Ayat ini mengajarkan kepada kita tentang perspektif. Kesulitan adalah sifat alamiah kehidupan dunia (*darul bala'*), tetapi ia hanyalah sebuah episode. Kemudahan yang dijanjikan Allah jauh lebih besar, lebih beragam, dan merupakan kondisi permanen di akhirat, yang sudah mulai dicicipi di dunia melalui kesabaran dan tawakkal.
Keseimbangan 'Usr dan Yusr
Ayat 7: Prinsip Produktivitas dan Ketaatan
فَإِذَا فَرَغْتَ فَانصَبْ
"Maka apabila engkau telah selesai (dari suatu urusan), tetaplah bekerja keras (untuk urusan yang lain)."
Setelah menjanjikan kelapangan dan kemudahan, Allah memberikan panduan praktis bagi seorang mukmin untuk memanfaatkan energi dan waktu. Ayat ini menolak konsep kekosongan atau kemalasan setelah menyelesaikan satu tugas besar. Ada dua penafsiran utama untuk ayat ini:
Jika engkau telah selesai dari urusan dakwah dan telah menyampaikan risalah (atau selesai dari shalat), maka segera kerjakan tugas lain, yaitu beribadah kepada Allah atau bermunajat kepada-Nya. Nabi ﷺ, meskipun dijamin surga dan telah diangkat bebannya, tidak pernah beristirahat total dari ibadah dan perjuangan. Ini adalah etos kerja ilahiah: produktivitas yang berkesinambungan.

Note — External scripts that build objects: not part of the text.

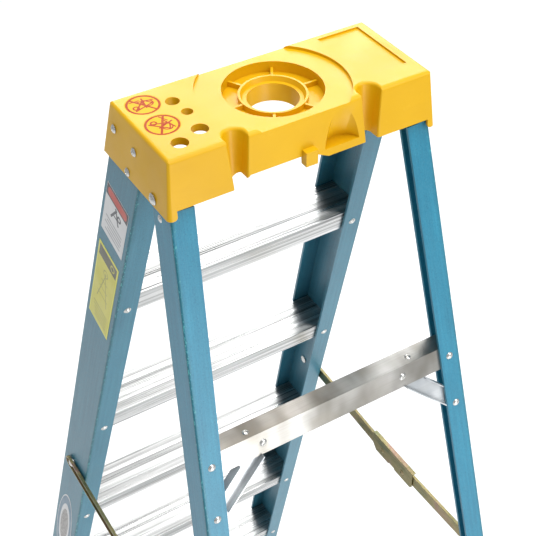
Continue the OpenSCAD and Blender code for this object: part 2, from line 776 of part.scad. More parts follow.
// Steel plate inside the rear rail's web, around the hinge pin
module hinge_plate(side) color(bare_metal) cap_frame() on_side(side) difference() {
  rear_frame() translate([-rail_wall - gap, 0, 0]) {
    half = 11;
    translate([-hinge_plate_wall, pin_across - half, -pin_down - 36]) cube([hinge_plate_wall, 2 * half, 36]);
    translate([-hinge_plate_wall, pin_across, -pin_down]) rotate([0, 90, 0]) cylinder(r = half, h = hinge_plate_wall);
  }
  at_hinge_pin() translate([0, 0, -30]) cylinder(r = pin_r + running_play, h = 60);
  at_plate_rivet() rivet_hole();
}
module hinge_plate_left() hinge_plate(-1);
module hinge_plate_right() hinge_plate(1);
module hinge_plate_rivets() color(bare_metal) cap_frame()
  for (side = [-1, 1])
    on_side(side) at_plate_rivet() rivet(rail_wall + gap + hinge_plate_wall, rivet_r, 4.6, 1.6);

// A brace: a leaning rear face with a level top flange
module rear_brace(number) color(bare_metal) cap_frame() {
  fall = brace_height * cos(rear_lean);
  wall = brace_wall / cos(rear_lean);
  difference() {
    intersection() {
      translate([0, brace_y(number), -brace_top(number)]) along_x(-big, big) polygon([
        [0, 0], [fall * rear_slope, -fall], [fall * rear_slope - wall, -fall],
        [brace_wall * rear_slope - wall, -brace_wall], [-brace_depth, -brace_wall], [-brace_depth, 0]]);
      between_rails(rear_rail_inset + (rail_wall + gap) / cos(splay), -big, big);
    }
    for (side = [-1, 1])
      on_side(side) {
        at_brace_rivet(number, brace_rivet_drop) rivet_hole();
        at_gusset_rivet(number) rivet_hole();
        at_lug_rivet(number) rivet_hole(lug_rivet_r);
      }
  }
}
module rear_brace_upper() rear_brace(1);
module rear_brace_middle() rear_brace(2);
module rear_brace_lower() rear_brace(3);

module brace_rivets() color(bare_metal) cap_frame()
  for (number = [1 : 3], side = [-1, 1])
    on_side(side) {
      at_brace_rivet(number, brace_rivet_drop) rivet(rail_wall + gap + brace_wall + rear_sag * 0.75);
      at_brace_rivet(number, gusset_drop) rivet(gusset_grip);
    }

// A gusset: a folded strut from the brace's face down to the rail's flange. One edge turns
// forward and the other to the rear, and a lug turns forward under the brace's top flange.
module gusset(number, side) color(bare_metal) cap_frame() on_side(side) difference() {
  across = gusset_low_x(number) - gusset_top_x(number);
  rise = gusset_drop - gusset_rivet_drop;
  run = norm([across, rise]);
  lug_x = gusset_top_x(number) + 7;
  union() {
    translate([lug_x, brace_y(number) - brace_wall + lug_rivet_y - 5,
               -brace_top(number) - brace_wall - gap - gusset_wall])
      cube([20, 5 - lug_rivet_y, gusset_wall]);
    brace_plane(number) translate([0, -gap - brace_wall - gusset_wall, 0]) {
      along_y(0, gusset_wall) polygon([[lug_x, -2.4], [lug_x + 20, -2.4], [lug_x + 20, -24], [lug_x, -14]]);
      translate([gusset_top_x(number), 0, -gusset_rivet_drop]) rotate([0, atan2(rise, across), 0]) {
        translate([0, 0, -gusset_width / 2]) cube([run + 4, gusset_wall, gusset_width]);
        rotate([-90, 0, 0]) cylinder(r = 9, h = gusset_wall);
        translate([8, gusset_wall - gusset_flange, gusset_width / 2 - gusset_wall])
          cube([run - 20, gusset_flange, gusset_wall]);
        translate([14, 0, -gusset_width / 2]) cube([run - 26, gusset_wall + gusset_lip, gusset_wall]);
        translate([38, 0, gusset_width / 2 - gusset_wall]) cube([run - 70, gusset_wall + 4, gusset_wall]);
        translate([run, 0, 0]) rotate([-90, 0, 0]) cylinder(r = 6, h = gusset_wall + 0.8);
      }
    }
  }
  at_gusset_rivet(number) rivet_hole();
  at_lug_rivet(number) rivet_hole(lug_rivet_r);
  at_brace_rivet(number, gusset_drop) rivet_hole();
}
module gusset_upper_left() gusset(1, -1);
module gusset_upper_right() gusset(1, 1);
module gusset_middle_left() gusset(2, -1);
module gusset_middle_right() gusset(2, 1);
module gusset_lower_left() gusset(3, -1);
module gusset_lower_right() gusset(3, 1);
module gusset_rivets() color(bare_metal) cap_frame()
  for (number = [1 : 3], side = [-1, 1])
    on_side(side) {
      at_gusset_rivet(number) hollow_rivet(brace_wall + gap + gusset_wall);
      at_lug_rivet(number) hollow_rivet(brace_wall + gap + gusset_wall, lug_rivet_r, 4.2, 1.8, 3.4);
    }

// ---------------------------------------------------------------- spreaders

// Front pivot of a spreader; +Z of the children points outward
module at_spread_front()
  translate([bar_inner_x, spread_front[0], -spread_front[1]]) rotate([0, 90, 0]) children();
module at_spread_rear()
  translate([bar_inner_x, spread_rear[0], -spread_rear[1]]) rotate([0, 90, 0]) children();
module at_plate_rivets() {
  for (spot = [spread_plate_front, spread_plate_rear])
    translate([plate_inner_x, spot[0], -spot[1]]) rotate([0, 90, 0]) children();
}

// A strip with round ends, between two (Y, drop) points
module strip(a, b, half) {
  run = sqrt((b[0] - a[0]) * (b[0] - a[0]) + (b[1] - a[1]) * (b[1] - a[1]));
  translate([a[0], -a[1]]) rotate(-atan2(b[1] - a[1], b[0] - a[0])) {
    translate([0, -half]) square([run, 2 * half]);
    circle(half);
    translate([run, 0]) circle(half);
  }
}

// A pressed bar: a strip with a rim all round its outer side
module pressed_bar(a, b) difference() {
  along_x(bar_inner_x, bar_inner_x + bar_depth) strip(a, b, bar_height / 2);
  along_x(bar_inner_x + bar_wall, bar_inner_x + bar_depth + 1) strip(a, b, bar_height / 2 - bar_wall);
}

module spreader_front_bar(side) color(zinc_brass) cap_frame() on_side(side) difference() {
  pressed_bar([spread_front[0] - bar_overhang, spread_front[1]], [spread_plate_front[0], bar_line]);
  at_spread_front() translate([0, 0, -10]) cylinder(r = spread_pivot_r + running_play, h = 20);
  at_plate_rivets() translate([0, 0, -10]) cylinder(r = spread_rivet_r + running_play, h = 30);
}
module spreader_front_bar_left() spreader_front_bar(-1);
module spreader_front_bar_right() spreader_front_bar(1);

module spreader_rear_bar(side) color(zinc_brass) cap_frame() on_side(side) difference() {
  pressed_bar([spread_plate_rear[0], bar_line], spread_rear);
  at_spread_rear() rivet_hole(spread_pivot_r);
  at_plate_rivets() translate([0, 0, -10]) cylinder(r = spread_rivet_r + running_play, h = 30);
}
module spreader_rear_bar_left() spreader_rear_bar(-1);
module spreader_rear_bar_right() spreader_rear_bar(1);

// The centre plate: a web inside the bars and a top flange over them, notched below
module spreader_plate(side) color(zinc_brass) cap_frame() on_side(side) difference() {
  y0 = plate_ends[0];
  y1 = plate_ends[1];
  mid = (y0 + y1) / 2;
  union() {
    along_x(plate_inner_x, plate_inner_x + plate_wall) polygon([
      [y0, -plate_top], [y0, -plate_bottom + 12], [y0 + 10, -plate_bottom], [mid - 9, -plate_bottom],
      [mid - 6, -plate_bottom + 3], [mid + 6, -plate_bottom + 3], [mid + 9, -plate_bottom],
      [y1 - 4, -plate_bottom], [y1, -plate_bottom + 4], [y1, -plate_top]]);
    translate([plate_inner_x, y0, -plate_top - plate_wall]) cube([plate_flange, y1 - y0, plate_wall]);
  }
  at_plate_rivets() rivet_hole(spread_rivet_r);
}
module spreader_plate_left() spreader_plate(-1);
module spreader_plate_right() spreader_plate(1);

// Each front pivot passes through the bar, a spacer and the front rail's leaning web
module spreader_front_pivots() color(bare_metal) cap_frame()
  for (side = [-1, 1])
    on_side(side) {
      at_spread_front() translate([0, 0, bar_wall + 0.2])
        rivet(bar_wall + 0.2 + spread_pivot_depth, spread_pivot_r, 7, 3, 6.5);
      difference() {
        at_spread_front() translate([0, 0, -5]) cylinder(r = 7, h = 4.8);
        front_frame() translate([gap - 20, -front_web, -rail_length]) cube([20, front_web, rail_length]);
      }
    }

module spreader_plate_rivets(side) color(bare_metal) cap_frame() on_side(side)
  at_plate_rivets() mirror([0, 0, 1])
    hollow_rivet(bar_inner_x + bar_wall - plate_inner_x + 0.2, spread_rivet_r, 5, 1.6, 5.5);
module spreader_plate_rivets_left() spreader_plate_rivets(-1);
module spreader_plate_rivets_right() spreader_plate_rivets(1);

// The rear pivot's rivet rides with the bar and ends clear of the rail's outer face
module spreader_end_rivet(side) color(bare_metal) cap_frame() on_side(side)
  at_spread_rear() translate([0, 0, bar_wall]) rivet(bar_wall + 0.4, spread_pivot_r, 7, 3, 0);
module spreader_end_rivet_left() spreader_end_rivet(-1);
module spreader_end_rivet_right() spreader_end_rivet(1);

// ---------------------------------------------------------------- what is drawn

top_cap();
cap_decal_front();
cap_decal_rear();
cap_rivets();
hinge_pins();
front_rail_left();
front_rail_right();
front_shoe_left();
front_shoe_right();
front_shoe_rivets();
step_1();
step_2();
step_3();
step_4();
step_5();
step_rivets();
knee_brace_left();
knee_brace_right();
knee_brace_rivets();
rail_label_upper();
rail_label_lower();
rail_badge();
rear_rail_left();
rear_rail_right();
rear_shoe_left();
rear_shoe_right();
rear_shoe_rivets();
hinge_plate_left();
hinge_plate_right();
hinge_plate_rivets();
rear_brace_upper();
rear_brace_middle();
rear_brace_lower();
brace_rivets();
gusset_upper_left();
gusset_upper_right();
gusset_middle_left();
gusset_middle_right();
gusset_lower_left();
gusset_lower_right();
gusset_rivets();
spreader_front_bar_left();
spreader_front_bar_right();
spreader_plate_left();
spreader_plate_right();
spreader_rear_bar_left();
spreader_rear_bar_right();
spreader_front_pivots();
spreader_plate_rivets_left();
spreader_plate_rivets_right();
spreader_end_rivet_left();
spreader_end_rivet_right();
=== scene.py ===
import bpy, bmesh, json, math
from mathutils import Euler, Matrix, Vector

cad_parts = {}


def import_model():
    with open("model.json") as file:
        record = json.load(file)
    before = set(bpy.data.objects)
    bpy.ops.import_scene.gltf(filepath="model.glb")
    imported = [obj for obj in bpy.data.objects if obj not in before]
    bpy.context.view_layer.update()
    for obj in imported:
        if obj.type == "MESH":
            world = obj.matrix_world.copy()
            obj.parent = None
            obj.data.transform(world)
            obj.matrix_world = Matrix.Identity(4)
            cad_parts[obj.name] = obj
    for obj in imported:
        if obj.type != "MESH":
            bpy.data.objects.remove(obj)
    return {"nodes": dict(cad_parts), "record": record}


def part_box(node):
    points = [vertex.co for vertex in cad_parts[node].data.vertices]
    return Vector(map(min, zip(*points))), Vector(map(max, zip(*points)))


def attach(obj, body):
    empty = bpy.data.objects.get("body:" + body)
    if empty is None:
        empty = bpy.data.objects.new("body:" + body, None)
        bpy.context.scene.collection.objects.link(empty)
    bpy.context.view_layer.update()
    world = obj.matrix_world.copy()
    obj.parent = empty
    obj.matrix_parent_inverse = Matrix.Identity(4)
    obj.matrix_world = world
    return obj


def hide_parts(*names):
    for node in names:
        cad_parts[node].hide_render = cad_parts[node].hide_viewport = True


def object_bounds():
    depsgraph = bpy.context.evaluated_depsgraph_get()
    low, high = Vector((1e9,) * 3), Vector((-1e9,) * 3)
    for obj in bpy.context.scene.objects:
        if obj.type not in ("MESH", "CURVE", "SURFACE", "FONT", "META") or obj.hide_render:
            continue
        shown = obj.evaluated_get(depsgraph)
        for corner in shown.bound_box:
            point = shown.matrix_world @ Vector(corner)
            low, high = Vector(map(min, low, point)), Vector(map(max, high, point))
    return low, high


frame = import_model()
CAD_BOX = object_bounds()
NODES = frame["nodes"]
BODY_OF = {n: b for b, ns in frame["record"]["behaviour"]["bodies"].items() for n in ns}
SLOT_OF = {p["node"]: p["material_slot"] for p in frame["record"]["subparts"]}

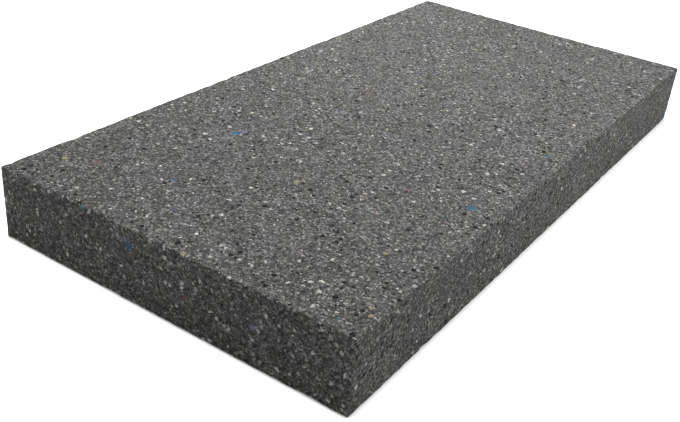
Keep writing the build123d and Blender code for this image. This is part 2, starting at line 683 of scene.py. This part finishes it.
def lamp(name, kind, place, aim, power, **settings):
    """A lamp at a place, turned to shine at a point."""
    data = bpy.data.lights.new(name, kind)
    data.energy = power
    for setting, value in settings.items():
        setattr(data, setting, value)
    made = bpy.data.objects.new(name, data)
    made.location = place
    made.rotation_euler = (Vector(aim) - Vector(place)).to_track_quat("-Z", "Y").to_euler()
    bpy.context.scene.collection.objects.link(made)


board_middle = (0.0, 0.0, 0.0)
warm_light = (1.0, 0.975, 0.94)
lamp("overhead", "SUN", (0.035, -0.23, 1.0), board_middle, 2.24, angle=math.radians(50.0))
lamp("softbox", "AREA", (0.467, 0.233, 1.171), board_middle, 16.2, size=0.8)
lamp("back_fill", "AREA", (0.80, 1.10, 1.10), board_middle, 10.0, size=1.0)
lamp("side_fill", "AREA", (0.30, -0.95, 0.60), board_middle, 4.7, size=0.8, color=warm_light)
lamp("end_fill", "AREA", (-1.30, 0.80, 0.70), (-0.5, 0.2, 0.0), 2.9, size=0.8, color=warm_light)

# ---------------------------------------------------------------------------------------------
# The camera: it stands off the near left corner, 0.6 m up, and looks down along the board. It
# leans by a few degrees, as one held in the hand does.
# ---------------------------------------------------------------------------------------------

camera_place = Vector((-1.0839, -0.5816, 0.6042))
camera_heading = math.radians(31.87)     # from +X towards +Y
camera_dip = math.radians(29.32)
camera_roll = math.radians(5.55)

camera_data = bpy.data.cameras.new("camera")
camera_data.sensor_width = 36.0
camera_data.lens = 48.62
camera = bpy.data.objects.new("camera", camera_data)
bpy.context.scene.collection.objects.link(camera)
ahead = Vector((
    math.cos(camera_dip) * math.cos(camera_heading),
    math.cos(camera_dip) * math.sin(camera_heading),
    -math.sin(camera_dip),
))
level = ahead.cross(Vector((0.0, 0.0, 1.0))).normalized()
upright = level.cross(ahead)
across = math.cos(camera_roll) * level + math.sin(camera_roll) * upright
up = math.cos(camera_roll) * upright - math.sin(camera_roll) * level
facing = Matrix((across, up, -ahead)).transposed().to_4x4()
camera.matrix_world = Matrix.Translation(camera_place) @ facing
bpy.context.scene.camera = camera
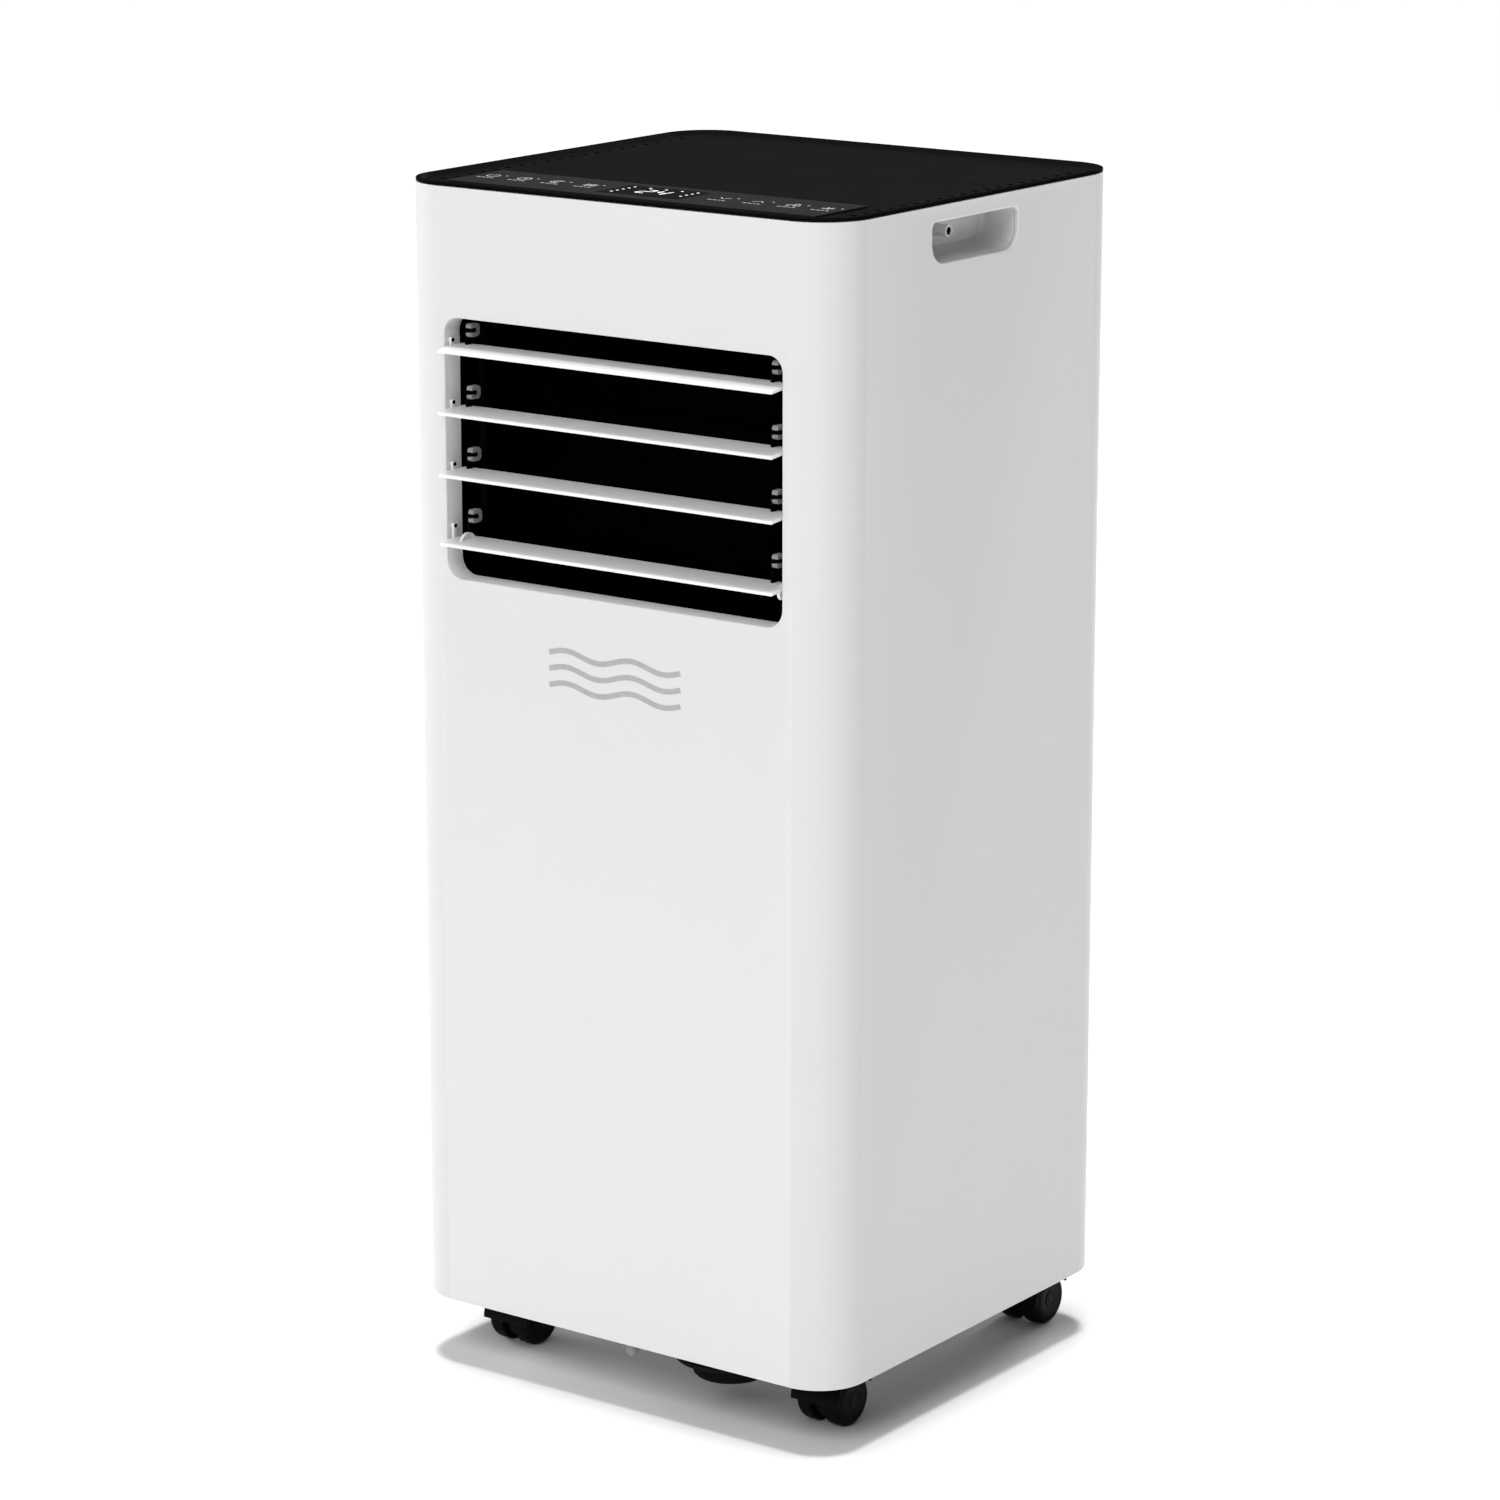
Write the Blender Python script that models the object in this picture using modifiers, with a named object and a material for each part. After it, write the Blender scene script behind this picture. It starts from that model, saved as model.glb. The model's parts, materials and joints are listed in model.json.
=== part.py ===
"""Portable air conditioner: a tall wheeled cabinet with a louvred outlet, as its separate pieces.

Metres, +Z up. The origin is on the floor under the middle of the cabinet and the front faces -Y.
"""

import math

import bmesh
import bpy
from mathutils import Matrix, Vector

# Cabinet
WIDTH = 0.298
DEPTH = 0.280
CORNER = 0.0294
WALL = 0.0025
SHELL_BOTTOM = 0.039
SHELL_TOP = 0.685
GAP = 0.0003
SLACK = 0.0004
FRONT = -DEPTH / 2
REAR = DEPTH / 2
RETURN_X = WIDTH / 2 - CORNER - 0.006
PANEL_TOP = SHELL_TOP - 0.0015

# Top cover and controls
LIP_TOP = 0.6872
LIP_WIDTH = 0.003
SKIRT_BOTTOM = 0.678
COVER_UNDERSIDE = 0.6825
STRIP_X = 0.124
STRIP_FRONT, STRIP_REAR = -0.1244, -0.075
STRIP_SEAT = 0.6842
STRIP_TOP = 0.6862
WINDOW_X = 0.0276
WINDOW_FRONT, WINDOW_REAR = -0.1152, -0.083
WINDOW_RECESS = 0.0009
BOARD_X = 0.105
BOARD_FRONT, BOARD_REAR = -0.122, -0.080
BOARD_LOW, BOARD_HIGH = 0.6790, 0.6806

# Handle recesses, one in each side
HANDLE_FRONT, HANDLE_REAR = -0.0503, 0.0330
HANDLE_LOW, HANDLE_HIGH = 0.653, 0.676
HANDLE_DEPTH = 0.024
CUP_WALL = 0.0016

# Outlet, its blades and the links that turn them together
OUTLET_X = 0.1146
OUTLET_LOW, OUTLET_HIGH = 0.4665, 0.6129
OUTLET_CORNER = 0.0125
REVEAL_BACK = -0.1265
REVEAL_WALL = 0.0022
DUCT_BACK = -0.0750
DUCT_WINDOW_X = 0.085
DUCT_WINDOW_LOW, DUCT_WINDOW_HIGH = 0.560, 0.606
PIVOT_Y = -0.1350
PIVOT_TOP_Z = 0.5996
PIVOT_PITCH = 0.0348
PIVOT_RADIUS = 0.0012
PIVOT_HOLE = 0.0013
BLADE_X = 0.1140
BLADE_FRONT, BLADE_REAR = -0.1479, -0.1238
BLADE_THICK = 0.0018
BLADE_CROWN = 0.0006
BLADE_TILT = math.radians(2.0)
BLADE_BELOW_PIVOT = (0.0044, 0.0044, 0.0044, 0.0083)
EAR_THICK = 0.0014
EAR_RADIUS = 0.0025
LUG_RADIUS = 0.0020
BOSS_HEIGHT = 0.0004
CRANK_Y, CRANK_Z = 0.0063, 0.0055
CRANK_RADIUS = 0.0011
CLIP_X = 0.104
CLIP_HALF = 0.00175
CLIP_OUTER, CLIP_INNER = 0.0039, 0.0016
CLIP_MOUTH = 130
ARM_HALF = 0.0018
BAR_FRONT, BAR_BACK = -0.1210, -0.1185
DISC_X = (-0.104, 0.1102)
DISC_Y = (-0.1350, -0.1330)
DISC_BELOW_PIVOT = (0.0094, 0.0102)
DISC_RADIUS = (0.0065, 0.0042)
DISC_THICK = 0.0018
MOTOR_OFFSET = 0.0085
MOTOR_RADIUS = 0.009
MOTOR_LENGTH = 0.010

# Base, casters and what hangs under the base
PAN_BOTTOM, PAN_FLOOR, PAN_RIM = 0.0405, 0.0430, 0.062
PAN_X = WIDTH / 2 - WALL - GAP
PAN_FRONT, PAN_REAR = FRONT + WALL + GAP, 0.1338
WHEEL_RADIUS = 0.0155
WHEEL_WIDTH = 0.0115
WHEEL_OFFSET = 0.010
AXLE_RADIUS, WHEEL_BORE = 0.0025, 0.0027
CASTER_X = 0.1105
AXLE_Y = (-0.0844, 0.1188)
TRAIL = 0.012
STEM_RADIUS, STEM_HOLE = 0.0040, 0.00415
STEM_TOP = 0.052
HOOD_OUTER, HOOD_INNER = 0.0180, 0.0163
NECK_RADIUS, NECK_LOW = 0.0085, 0.0265
SUMP_CENTRE = (0.0545, -0.104)
SUMP_RADIUS, SUMP_FLANGE, SUMP_BOTTOM = 0.0220, 0.0320, 0.0223
NUB_CENTRE = (0.0, -0.1245)

# Rear panel
PANEL_INNER = 0.1345
FLANGE_X = 0.119
GRILLE_X = 0.098
GRILLE_GAP = 0.0006
CUT_FRONT, CUT_BACK = 0.12, 0.16
FILTER_LOW, FILTER_HIGH = 0.477, 0.653
LOWER_GRILLE_LOW, LOWER_GRILLE_HIGH = 0.100, 0.275
SLOT_PITCH = 0.0145
SLOT_HEIGHT = 0.0065
PORT_Z = 0.372
PORT_RADIUS = 0.062
SLEEVE_WALL = 0.0045
COLLAR_FLANGE = 0.008
COLLAR_END = 0.1479
DRAIN_X, DRAIN_Z = 0.088, 0.300
LOW_DRAIN_Z = 0.056
GLAND_X, GLAND_Z = -0.088, 0.075
PLUG_HOLE, GLAND_HOLE = 0.0066, 0.0082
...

Ayat ini menetapkan prinsip bagi seluruh umat Islam: setelah menyelesaikan tugas duniawi (sekolah, pekerjaan, proyek), janganlah berdiam diri dalam kemalasan. Segera alihkan energi tersebut untuk tugas akhirat (berzikir, shalat malam, membantu sesama, atau bahkan memulai proyek duniawi lain yang bermanfaat). Siklus hidup seorang mukmin adalah: Berjuang (duniawi) → Istirahat (sejenak) → Berjuang (ukhrawi) → Berjuang (duniawi baru).
Ayat 8: Fokus dan Tujuan Akhir
وَإِلَى رَبِّكَ فَارْغَبْ
"Dan hanya kepada Tuhanmulah engkau berharap."
Ayat terakhir ini menutup surah dengan kesimpulan filosofis yang sempurna. Setelah bekerja keras dan berjuang terus-menerus (Ayat 7), mukmin diingatkan bahwa seluruh usaha tersebut harus disalurkan pada satu tujuan akhir: mencari keridaan Allah. Kata *farghab* (berharap/menginginkan dengan sungguh-sungguh) di sini mengandung makna keinginan yang mendalam dan tulus.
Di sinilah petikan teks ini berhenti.